Laporan juga didasarkan pada data survei rumah tangga antara tahun 2010 dan 2020, yang digabungkan dengan data suhu dan curah hujan selama 70 tahun. Dampak jangka panjang dari pemanasan global juga sangat terasa.

Rumah tangga yang dikepalai oleh perempuan kehilangan pendapatan 34 persen lebih banyak, dibandingkan dengan rumah tangga lain, ketika suhu rata-rata jangka panjang meningkat sebesar 1 derajat Celsius.

Cuaca Ekstrem

Suhu rata-rata global dilaporkan telah meningkat sekitar 1,2 derajat Celsius sejak dimulainya era industri. Banjir pun memberikan tekanan yang lebih besar terhadap pendapatan rumah tangga yang dikepalai perempuan dibandingkan dengan jenis rumah tangga lainnya, meskipun intensitasnya lebih rendah dibandingkan dengan panas.

"Seiring dengan semakin seringnya peristiwa ini terjadi, dampaknya terhadap kehidupan masyarakat juga akan semakin besar," kata Nicholas Sitko, ekonom FAO dan penulis utama laporan tersebut.

Dalam beberapa tahun terakhir, terdapat peningkatan perhatian terhadap dampak buruk cuaca ekstrem yang tidak proporsional, terkadang diperburuk oleh perubahan iklim, terhadap negara-negara berpendapatan rendah yang menghasilkan emisi gas rumah kaca per orang yang jauh lebih sedikit dibandingkan negara-negara maju dan kaya.

Hal yang jarang dibahas adalah kesenjangan dalam suatu negara. Kesenjangan gender sering kali merupakan hal yang paling sulit diukur.

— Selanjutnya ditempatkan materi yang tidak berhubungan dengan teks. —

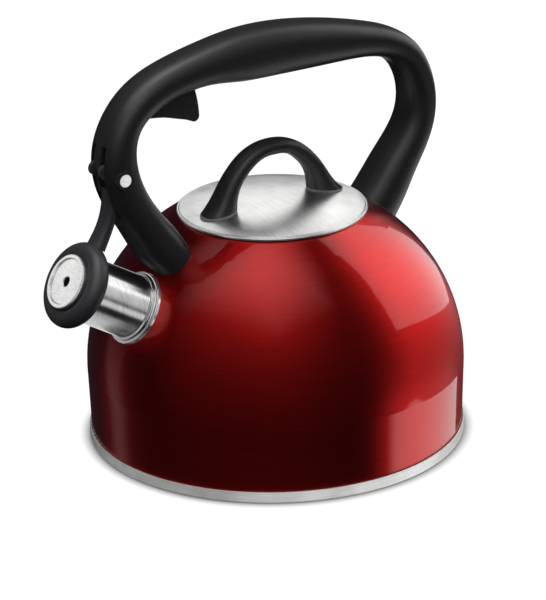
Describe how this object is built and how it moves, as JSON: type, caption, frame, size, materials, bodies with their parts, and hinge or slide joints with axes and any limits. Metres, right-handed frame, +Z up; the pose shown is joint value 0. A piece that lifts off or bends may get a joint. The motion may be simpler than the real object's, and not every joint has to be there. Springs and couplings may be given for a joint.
{
  "type": "stovetop whistling kettle",
  "caption": "Domed stovetop kettle with a lift-off lid, a fixed arched handle and a trigger that swings a whistle cap off its straight spout.",
  "frame": {"origin": "centre of the base, on the surface that the kettle stands on", "axes": "+Z up, spout towards -X, handle in the X-Z plane"},
  "size_m": [0.223, 0.19, 0.213],
  "materials": {
    "body_lacquer": "clear red lacquer over brushed steel, high gloss",
    "base_steel": "brushed round the base",
    "base_aluminium": "milled",
    "inner_steel": "plain drawn steel",
    "spout_steel": "bright brushed",
    "lid_steel": "spun and brushed in circles",
    "whistle_steel": "satin",
    "pin_steel": "polished",
    "hardware_steel": "plain",
    "handle_plastic": "fine matte, moulded",
    "cap_plastic": "fine matte, moulded",
    "lid_handle_plastic": "fine matte, moulded",
    "silicone": "silicone rubber",
    "foot_seat": "grey silicone"
  },
  "bodies": {
    "root": {"body_shell": "body_lacquer", "base_cladding": "base_steel", "heat_disc": "base_aluminium", "bottom_pan": "inner_steel", "neck_ring": "inner_steel", "spout_tube": "spout_steel", "spout_collar": "spout_steel", "handle": "handle_plastic", "handle_channel_cover": "handle_plastic", "front_bracket": "hardware_steel", "rear_bracket": "hardware_steel", "front_bracket_screw": "hardware_steel", "rear_bracket_screw": "hardware_steel", "hinge_pin": "pin_steel", "trigger_pin": "hardware_steel", "return_spring": "hardware_steel"},
    "cap": {"cap_arm": "cap_plastic", "drive_pin": "hardware_steel", "whistle_front_plate": "whistle_steel", "whistle_rear_plate": "whistle_steel", "whistle_cup": "whistle_steel", "cap_gasket": "silicone"},
    "trigger": {"trigger_lever": "cap_plastic"},
    "lid": {"lid_cover": "lid_steel", "lid_skirt": "inner_steel", "lid_gasket": "silicone", "lid_handle": "lid_handle_plastic", "lid_foot_gasket_front": "foot_seat", "lid_foot_gasket_rear": "foot_seat", "lid_screw_front": "hardware_steel", "lid_screw_rear": "hardware_steel", "lid_washer_front": "hardware_steel", "lid_washer_rear": "hardware_steel"}
  },
  "joints": [
    {"name": "lid_lift", "type": "slide", "parent": "root", "child": "lid", "axis": [0, 0, 1], "range_m": [0, 0.028]},
    {"name": "cap_swing", "type": "hinge", "parent": "root", "child": "cap", "pos_m": [-0.0907, 0, 0.154], "axis": [0, 1, 0], "range_deg": [0, 40], "stiffness_Nm_per_rad": 0.02, "springref_deg": -28.65},
    {"name": "trigger_squeeze", "type": "hinge", "parent": "root", "child": "trigger", "pos_m": [-0.076, 0, 0.184], "axis": [0, -1, 0], "range_deg": [0, 12.6]}
  ],
  "couplings": [
    {"joint": "trigger_squeeze", "follows": "cap_swing", "ratio": 0.315}
  ]
}
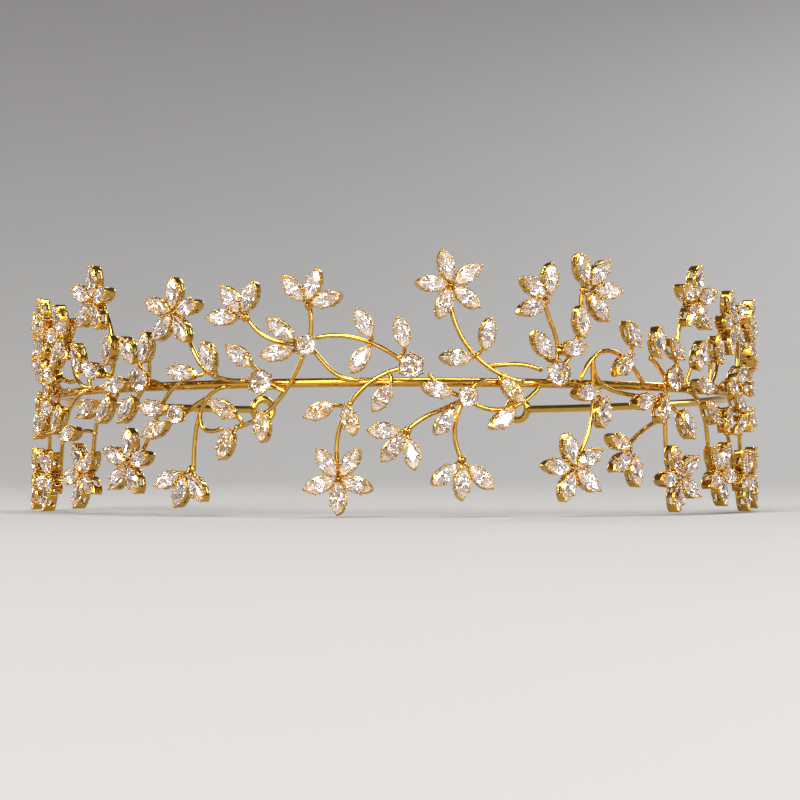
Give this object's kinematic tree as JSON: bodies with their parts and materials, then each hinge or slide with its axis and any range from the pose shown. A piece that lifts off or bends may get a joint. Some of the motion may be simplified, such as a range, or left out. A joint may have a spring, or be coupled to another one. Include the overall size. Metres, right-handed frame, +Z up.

"Perempuan dan anak perempuan terkena dampak bencana iklim secara tidak proporsional, bukan hanya karena kesenjangan sosio-ekonomi, namun juga karena norma-norma budaya yang mengakar dan kurangnya akses terhadap sumber daya dan proses pengambilan keputusan," kata Ritu Bharadwaj, peneliti dampak gender dan iklim di Institut Internasional untuk Lingkungan dan Pembangunan, yang tidak terlibat dalam laporan FAO.